-------- SUPPLIED RECORDS
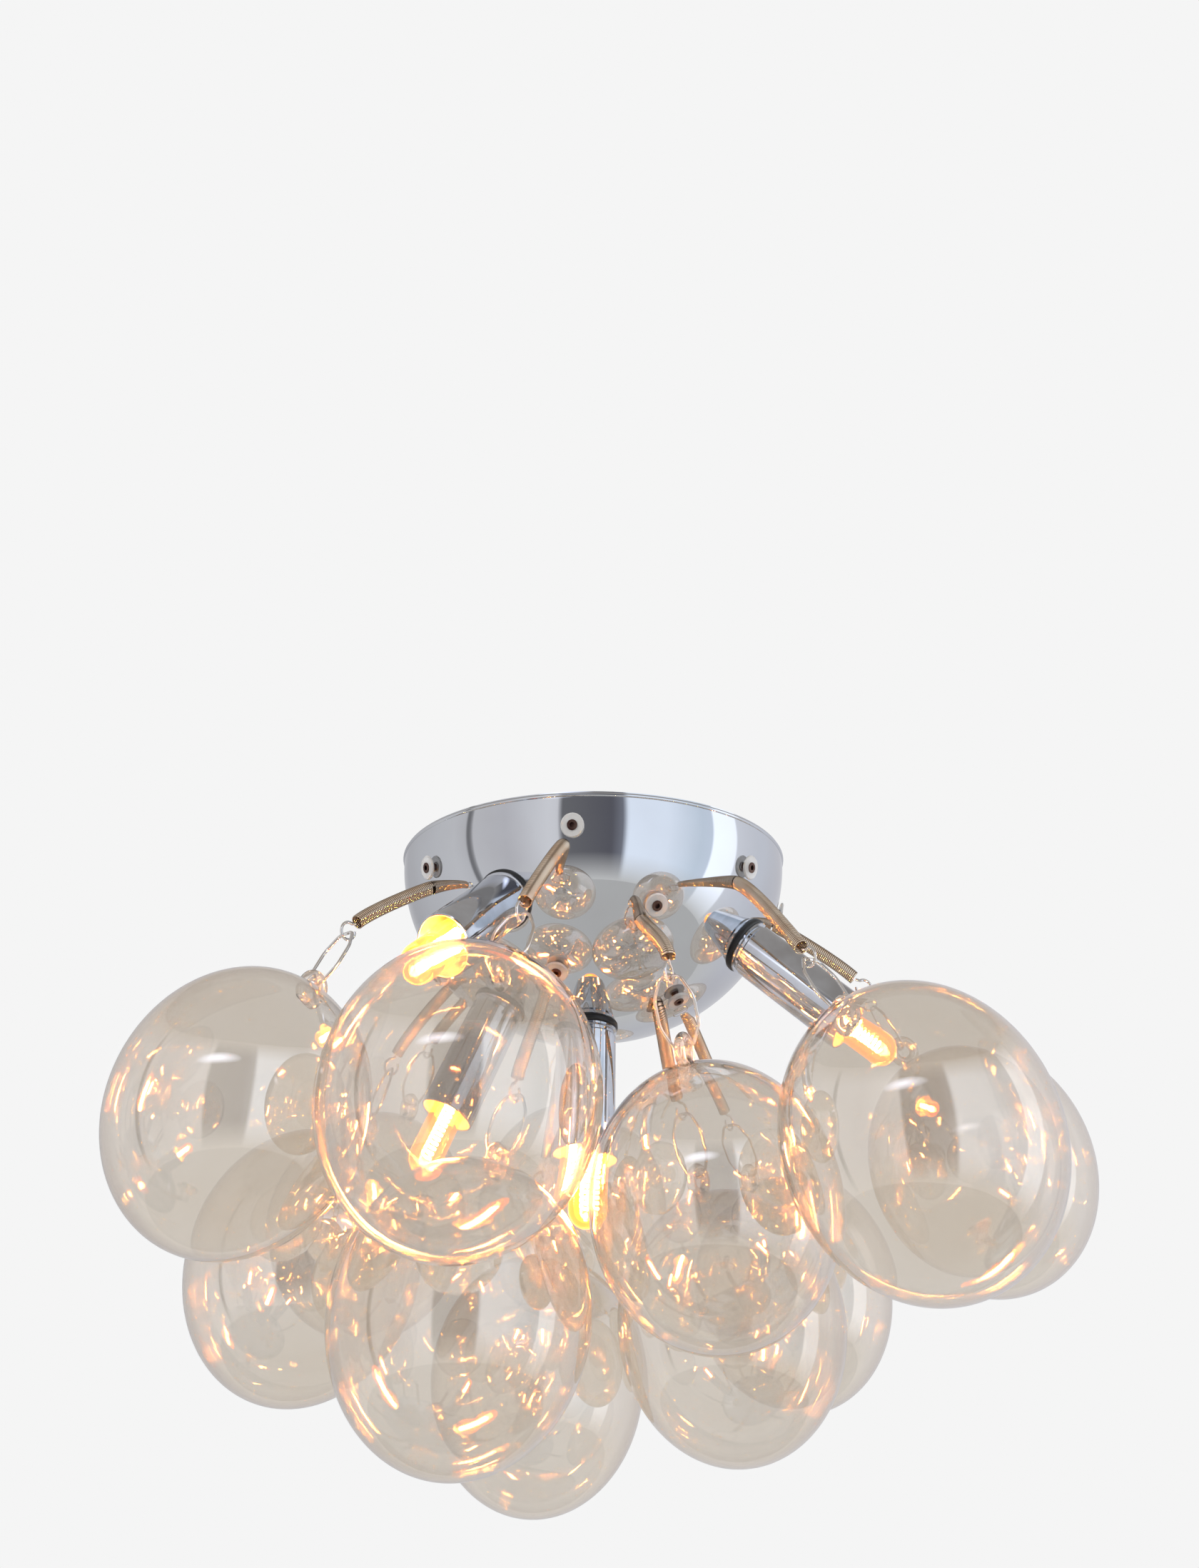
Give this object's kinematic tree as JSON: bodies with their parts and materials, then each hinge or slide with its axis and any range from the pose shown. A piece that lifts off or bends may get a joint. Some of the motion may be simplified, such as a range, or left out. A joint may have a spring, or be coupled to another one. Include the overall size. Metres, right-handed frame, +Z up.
{
  "type": "ceiling light",
  "caption": "Chromed bowl ceiling light with sprung arms that carry amber lustre glass globes on wire links, lit by capsule bulbs in chromed sleeves.",
  "frame": {"origin": "on the ceiling plane, at the middle of the canopy's mouth and of the strap's top face", "axes": "+Z up into the ceiling, +X to the right and +Y away from the viewer as the picture sees the light"},
  "size_m": [0.3991, 0.4188, 0.252],
  "materials": {
    "chrome": "polished",
    "sleeve_chrome": "polished",
    "zinced_steel": "zinc plated",
    "brass": "plain",
    "nylon": "matt",
    "wiring": "glass-fibre braid over silicone",
    "rubber": "satin",
    "ceramic": "unglazed ceramic",
    "bulb_glass": "clear, lit",
    "spring_wire": "copper washed",
    "link_wire": "bright",
    "globe_glass": "amber lustre"
  },
  "bodies": {
    "canopy_assembly": {"canopy": "chrome", "ceiling_strap": "zinced_steel", "side_screw_1": "zinced_steel", "side_screw_2": "zinced_steel", "earth_screw": "brass", "terminal_block": "nylon", "wiring_loom": "wiring", "lamp_gasket_1": "rubber", "lamp_sleeve_1": "sleeve_chrome", "lamp_socket_1": "ceramic", "lamp_gasket_2": "rubber", "lamp_sleeve_2": "sleeve_chrome", "lamp_socket_2": "ceramic", "lamp_gasket_3": "rubber", "lamp_sleeve_3": "sleeve_chrome", "lamp_socket_3": "ceramic", "lamp_gasket_4": "rubber", "lamp_sleeve_4": "sleeve_chrome", "lamp_socket_4": "ceramic", "spring_1": "spring_wire", "spring_2": "spring_wire", "spring_3": "spring_wire", "spring_4": "spring_wire", "spring_5": "spring_wire", "spring_6": "spring_wire", "spring_7": "spring_wire", "spring_8": "spring_wire", "spring_9": "spring_wire", "spring_10": "spring_wire", "spring_11": "spring_wire", "spring_12": "spring_wire"},
    "link_1": {"link_1": "link_wire"},
    "globe_1": {"globe_1": "globe_glass"},
    "link_2": {"link_2": "link_wire"},
    "globe_2": {"globe_2": "globe_glass"},
    "link_3": {"link_3": "link_wire"},
    "globe_3": {"globe_3": "globe_glass"},
    "link_4": {"link_4": "link_wire"},
    "globe_4": {"globe_4": "globe_glass"},
    "link_5": {"link_5": "link_wire"},
    "globe_5": {"globe_5": "globe_glass"},
    "link_6": {"link_6": "link_wire"},
    "globe_6": {"globe_6": "globe_glass"},
    "link_7": {"link_7": "link_wire"},
    "globe_7": {"globe_7": "globe_glass"},
    "link_8": {"link_8": "link_wire"},
    "globe_8": {"globe_8": "globe_glass"},
    "link_9": {"link_9": "link_wire"},
    "globe_9": {"globe_9": "globe_glass"},
    "link_10": {"link_10": "link_wire"},
    "globe_10": {"globe_10": "globe_glass"},
    "link_11": {"link_11": "link_wire"},
    "globe_11": {"globe_11": "globe_glass"},
    "link_12": {"link_12": "link_wire"},
    "globe_12": {"globe_12": "globe_glass"},
    "bulb_1": {"bulb_1": "bulb_glass"},
    "bulb_2": {"bulb_2": "bulb_glass"},
    "bulb_3": {"bulb_3": "bulb_glass"},
    "bulb_4": {"bulb_4": "bulb_glass"}
  },
  "joints": [
    {"name": "link_1_swing", "type": "hinge", "parent": "canopy_assembly", "child": "link_1", "pos_m": [-0.10543, -0.07079, -0.05419], "axis": [-0.7314, 0.682, 0], "range_deg": [0, 18]},
    {"name": "globe_1_swing", "type": "hinge", "parent": "link_1", "child": "globe_1", "pos_m": [-0.11419, -0.08019, -0.07737], "axis": [-0.7314, 0.682, 0], "range_deg": [0, 25]},
    {"name": "link_2_swing", "type": "hinge", "parent": "canopy_assembly", "child": "link_2", "pos_m": [-0.02818, -0.11901, -0.0609], "axis": [-0.9272, 0.3746, 0], "range_deg": [0, 12]},
    {"name": "globe_2_swing", "type": "hinge", "parent": "link_2", "child": "globe_2", "pos_m": [-0.03315, -0.1313, -0.08385], "axis": [-0.9272, 0.3746, 0], "range_deg": [0, 12]},
    {"name": "link_3_swing", "type": "hinge", "parent": "canopy_assembly", "child": "link_3", "pos_m": [0.0882, -0.10383, -0.07394], "axis": [-0.8192, -0.5736, 0], "range_deg": [0, 18]},
    {"name": "globe_3_swing", "type": "hinge", "parent": "link_3", "child": "globe_3", "pos_m": [0.0967, -0.11597, -0.09591], "axis": [-0.8192, -0.5736, 0], "range_deg": [0, 25]},
    {"name": "link_4_swing", "type": "hinge", "parent": "canopy_assembly", "child": "link_4", "pos_m": [0.12893, 0.00225, -0.0589], "axis": [0.0175, -0.9998, 0], "range_deg": [0, 20]},
    {"name": "globe_4_swing", "type": "hinge", "parent": "link_4", "child": "globe_4", "pos_m": [0.14218, 0.00248, -0.08185], "axis": [0.0175, -0.9998, 0], "range_deg": [0, 30]},
    {"name": "link_5_swing", "type": "hinge", "parent": "canopy_assembly", "child": "link_5", "pos_m": [0.06963, 0.08912, -0.09894], "axis": [0.788, -0.6157, 0], "range_deg": [0, 18]},
    {"name": "globe_5_swing", "type": "hinge", "parent": "link_5", "child": "globe_5", "pos_m": [0.07875, 0.10079, -0.12091], "axis": [0.788, -0.6157, 0], "range_deg": [0, 25]},
    {"name": "link_6_swing", "type": "hinge", "parent": "canopy_assembly", "child": "link_6", "pos_m": [-0.01086, 0.12455, -0.0569], "axis": [0.9998, 0.0175, 0], "range_deg": [0, 18]},
    {"name": "globe_6_swing", "type": "hinge", "parent": "link_6", "child": "globe_6", "pos_m": [-0.01109, 0.1378, -0.07985], "axis": [0.9998, 0.0175, 0], "range_deg": [0, 25]},
    {"name": "link_7_swing", "type": "hinge", "parent": "canopy_assembly", "child": "link_7", "pos_m": [-0.08869, 0.09272, -0.06559], "axis": [0.7071, 0.7071, 0], "range_deg": [0, 18]},
    {"name": "globe_7_swing", "type": "hinge", "parent": "link_7", "child": "globe_7", "pos_m": [-0.09661, 0.10064, -0.08961], "axis": [0.7071, 0.7071, 0], "range_deg": [0, 25]},
    {"name": "link_8_swing", "type": "hinge", "parent": "canopy_assembly", "child": "link_8", "pos_m": [-0.09661, 0.01826, -0.08885], "axis": [-0.5, 0.866, 0], "range_deg": [0, 13]},
    {"name": "globe_8_swing", "type": "hinge", "parent": "link_8", "child": "globe_8", "pos_m": [-0.10446, 0.01373, -0.11375], "axis": [-0.5, 0.866, 0], "range_deg": [0, 18]},
    {"name": "link_9_swing", "type": "hinge", "parent": "canopy_assembly", "child": "link_9", "pos_m": [0.03181, -0.09596, -0.07821], "axis": [0.891, -0.454, 0], "range_deg": [0, 3]},
    {"name": "globe_9_swing", "type": "hinge", "parent": "link_9", "child": "globe_9", "pos_m": [0.03708, -0.08561, -0.10203], "axis": [0.891, -0.454, 0], "range_deg": [0, 5]},
    {"name": "link_10_swing", "type": "hinge", "parent": "canopy_assembly", "child": "link_10", "pos_m": [0.04054, 0.01172, -0.10785], "axis": [0.7193, -0.6947, 0], "range_deg": [0, 2]},
    {"name": "globe_10_swing", "type": "hinge", "parent": "link_10", "child": "globe_10", "pos_m": [0.04683, 0.01825, -0.13275], "axis": [0.7193, -0.6947, 0], "range_deg": [0, 3.5]},
    {"name": "link_11_swing", "type": "hinge", "parent": "canopy_assembly", "child": "link_11", "pos_m": [-0.019, 0.06157, -0.12859], "axis": [0.9816, 0.1908, 0], "range_deg": [0, 3]},
    {"name": "globe_11_swing", "type": "hinge", "parent": "link_11", "child": "globe_11", "pos_m": [-0.02114, 0.07256, -0.15261], "axis": [0.9816, 0.1908, 0], "range_deg": [0, 5]},
    {"name": "link_12_swing", "type": "hinge", "parent": "canopy_assembly", "child": "link_12", "pos_m": [-0.03177, -0.03917, -0.11088], "axis": [-0.8572, 0.515, 0], "range_deg": [0, 4]},
    {"name": "globe_12_swing", "type": "hinge", "parent": "link_12", "child": "globe_12", "pos_m": [-0.03688, -0.04768, -0.13545], "axis": [-0.8572, 0.515, 0], "range_deg": [0, 7]},
    {"name": "bulb_1_pull", "type": "slide", "parent": "canopy_assembly", "child": "bulb_1", "axis": [-0.3892, -0.732, -0.5592], "range_m": [0, 0.008]},
    {"name": "bulb_2_pull", "type": "slide", "parent": "canopy_assembly", "child": "bulb_2", "axis": [0.7152, -0.2745, -0.6428], "range_m": [0, 0.008]},
    {"name": "bulb_3_pull", "type": "slide", "parent": "canopy_assembly", "child": "bulb_3", "axis": [-0.3871, -0.2058, -0.8988], "range_m": [0, 0.008]},
    {"name": "bulb_4_pull", "type": "slide", "parent": "canopy_assembly", "child": "bulb_4", "axis": [-0.0121, -0.1386, -0.9903], "range_m": [0, 0.008]}
  ]
}
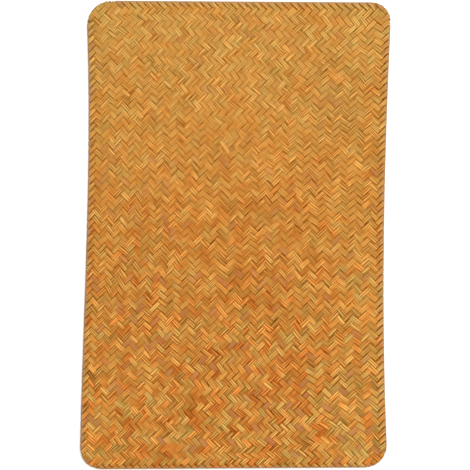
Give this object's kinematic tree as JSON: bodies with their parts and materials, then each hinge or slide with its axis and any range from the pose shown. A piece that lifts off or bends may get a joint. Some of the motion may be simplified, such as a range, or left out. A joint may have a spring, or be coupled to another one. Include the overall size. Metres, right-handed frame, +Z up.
{
  "type": "woven placemat",
  "caption": "Flat rectangular placemat with rounded corners, woven from diagonal straw-coloured strips in a twill, with the strips folded back over its own edge",
  "frame": {"origin": "under the middle of the mat, on the surface that it lies on", "axes": "+Z up through the mat's thickness, +Y along its length towards the head, +X across it to the right, seen from above"},
  "size_m": [0.2984, 0.4498, 0.003],
  "materials": {
    "woven_strip": "dry natural strip with a low satin sheen"
  },
  "bodies": {
    "root": {"mat": "woven_strip"}
  },
  "joints": []
}
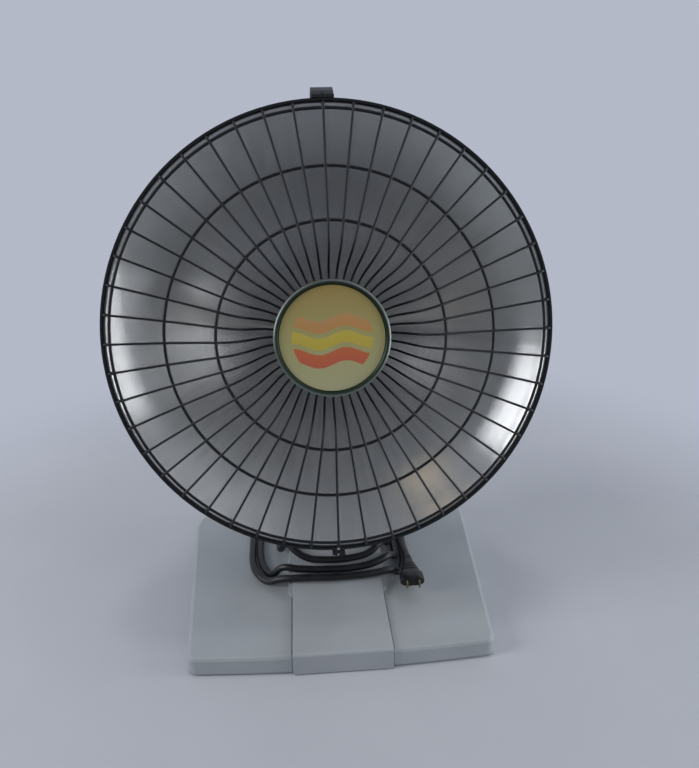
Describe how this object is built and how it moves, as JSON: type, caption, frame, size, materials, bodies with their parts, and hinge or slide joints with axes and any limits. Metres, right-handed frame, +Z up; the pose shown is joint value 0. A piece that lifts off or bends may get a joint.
----------------
TASK DETAILS: Go through the data above and find the lines with the word "axes". Copy each of those lines.

RESULT:
  "frame": {"origin": "on the ceiling plane, at the middle of the canopy's mouth and of the strap's top face", "axes": "+Z up into the ceiling, +X to the right and +Y away from the viewer as the picture sees the light"},
  "frame": {"origin": "under the middle of the mat, on the surface that it lies on", "axes": "+Z up through the mat's thickness, +Y along its length towards the head, +X across it to the right, seen from above"},
Describe how this object is built and how it moves, as JSON: type, caption, frame, size, materials, bodies with their parts, and hinge or slide joints with axes and any limits. Metres, right-handed frame, +Z up; the pose shown is joint value 0. A piece that lifts off or bends may get a joint.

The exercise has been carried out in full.